--- BEGIN ---
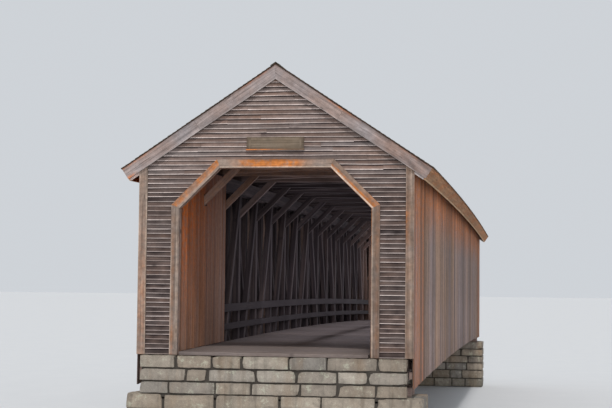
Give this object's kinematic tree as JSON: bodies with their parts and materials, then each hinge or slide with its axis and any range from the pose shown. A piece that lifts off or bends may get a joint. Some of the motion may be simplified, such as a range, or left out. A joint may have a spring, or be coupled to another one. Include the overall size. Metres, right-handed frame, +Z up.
{
  "type": "covered timber truss bridge",
  "caption": "Roofed timber truss bridge with clapboarded gable portals, an eight-sided opening, vertical-board sides and a plank floor, on stone abutments.",
  "frame": {"origin": "middle of the footprint, on the underside of the abutments", "axes": "+X across the roadway, +Y along it (the portal with the name board faces -Y), +Z up"},
  "size_m": [6.93, 36.976, 9.4985],
  "materials": {
    "timber_frame": "rough-sawn weathered timber",
    "clapboard": "unpainted clapboards, weathered grey-brown",
    "side_board": "unpainted vertical boards, weathered grey-brown",
    "trim_board": "weathered trim boards, tan where the grey has worn off",
    "eave_board": "weathered brown eave boards",
    "roof_shingle": "weathered wood shingles with moss",
    "deck_plank": "worn planks",
    "shelter_board": "sheltered boards, warm brown",
    "name_board": "dark plain board",
    "stone": "coursed split stone"
  },
  "bodies": {
    "root": {"abutment_near": "stone", "abutment_far": "stone", "bearing_timbers": "timber_frame", "bottom_chord_left": "timber_frame", "bottom_chord_right": "timber_frame", "top_chord_left": "timber_frame", "top_chord_right": "timber_frame", "truss_posts_left": "timber_frame", "truss_posts_right": "timber_frame", "truss_braces_left": "timber_frame", "truss_braces_right": "timber_frame", "truss_counters_left": "timber_frame", "truss_counters_right": "timber_frame", "floor_beams": "timber_frame", "deck_planks": "deck_plank", "lower_laterals": "timber_frame", "tie_beams": "timber_frame", "knee_braces_left": "timber_frame", "knee_braces_right": "timber_frame", "upper_laterals": "timber_frame", "rafter_plates": "timber_frame", "rafters_left": "timber_frame", "rafters_right": "timber_frame", "roof_left": "roof_shingle", "roof_right": "roof_shingle", "ridge_cap": "roof_shingle", "fascia_left": "eave_board", "fascia_right": "eave_board", "rake_boards_near": "trim_board", "rake_boards_far": "trim_board", "portal_wall_near": "clapboard", "portal_wall_far": "clapboard", "floor_stringers": "timber_frame", "girt_blocks": "timber_frame", "portal_frame_near": "timber_frame", "portal_frame_far": "timber_frame", "portal_trim_near": "trim_board", "portal_trim_far": "trim_board", "name_board_near": "name_board", "side_wall_left": "side_board", "side_wall_right": "side_board", "side_girts_left": "timber_frame", "side_girts_right": "timber_frame", "shelter_panels_near": "shelter_board", "shelter_panels_far": "shelter_board", "guard_rails": "timber_frame"}
  },
  "joints": []
}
--- END ---
Reproduce the data, keeping every line exactly the same.

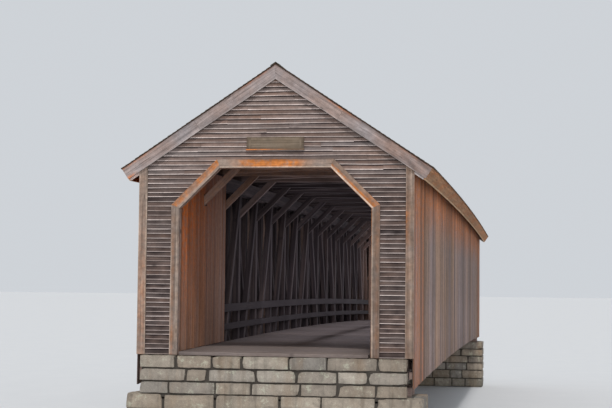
Give this object's kinematic tree as JSON: bodies with their parts and materials, then each hinge or slide with its axis and any range from the pose shown. A piece that lifts off or bends may get a joint. Some of the motion may be simplified, such as a range, or left out. A joint may have a spring, or be coupled to another one. Include the overall size. Metres, right-handed frame, +Z up.
{
  "type": "covered timber truss bridge",
  "caption": "Roofed timber truss bridge with clapboarded gable portals, an eight-sided opening, vertical-board sides and a plank floor, on stone abutments.",
  "frame": {"origin": "middle of the footprint, on the underside of the abutments", "axes": "+X across the roadway, +Y along it (the portal with the name board faces -Y), +Z up"},
  "size_m": [6.93, 36.976, 9.4985],
  "materials": {
    "timber_frame": "rough-sawn weathered timber",
    "clapboard": "unpainted clapboards, weathered grey-brown",
    "side_board": "unpainted vertical boards, weathered grey-brown",
    "trim_board": "weathered trim boards, tan where the grey has worn off",
    "eave_board": "weathered brown eave boards",
    "roof_shingle": "weathered wood shingles with moss",
    "deck_plank": "worn planks",
    "shelter_board": "sheltered boards, warm brown",
    "name_board": "dark plain board",
    "stone": "coursed split stone"
  },
  "bodies": {
    "root": {"abutment_near": "stone", "abutment_far": "stone", "bearing_timbers": "timber_frame", "bottom_chord_left": "timber_frame", "bottom_chord_right": "timber_frame", "top_chord_left": "timber_frame", "top_chord_right": "timber_frame", "truss_posts_left": "timber_frame", "truss_posts_right": "timber_frame", "truss_braces_left": "timber_frame", "truss_braces_right": "timber_frame", "truss_counters_left": "timber_frame", "truss_counters_right": "timber_frame", "floor_beams": "timber_frame", "deck_planks": "deck_plank", "lower_laterals": "timber_frame", "tie_beams": "timber_frame", "knee_braces_left": "timber_frame", "knee_braces_right": "timber_frame", "upper_laterals": "timber_frame", "rafter_plates": "timber_frame", "rafters_left": "timber_frame", "rafters_right": "timber_frame", "roof_left": "roof_shingle", "roof_right": "roof_shingle", "ridge_cap": "roof_shingle", "fascia_left": "eave_board", "fascia_right": "eave_board", "rake_boards_near": "trim_board", "rake_boards_far": "trim_board", "portal_wall_near": "clapboard", "portal_wall_far": "clapboard", "floor_stringers": "timber_frame", "girt_blocks": "timber_frame", "portal_frame_near": "timber_frame", "portal_frame_far": "timber_frame", "portal_trim_near": "trim_board", "portal_trim_far": "trim_board", "name_board_near": "name_board", "side_wall_left": "side_board", "side_wall_right": "side_board", "side_girts_left": "timber_frame", "side_girts_right": "timber_frame", "shelter_panels_near": "shelter_board", "shelter_panels_far": "shelter_board", "guard_rails": "timber_frame"}
  },
  "joints": []
}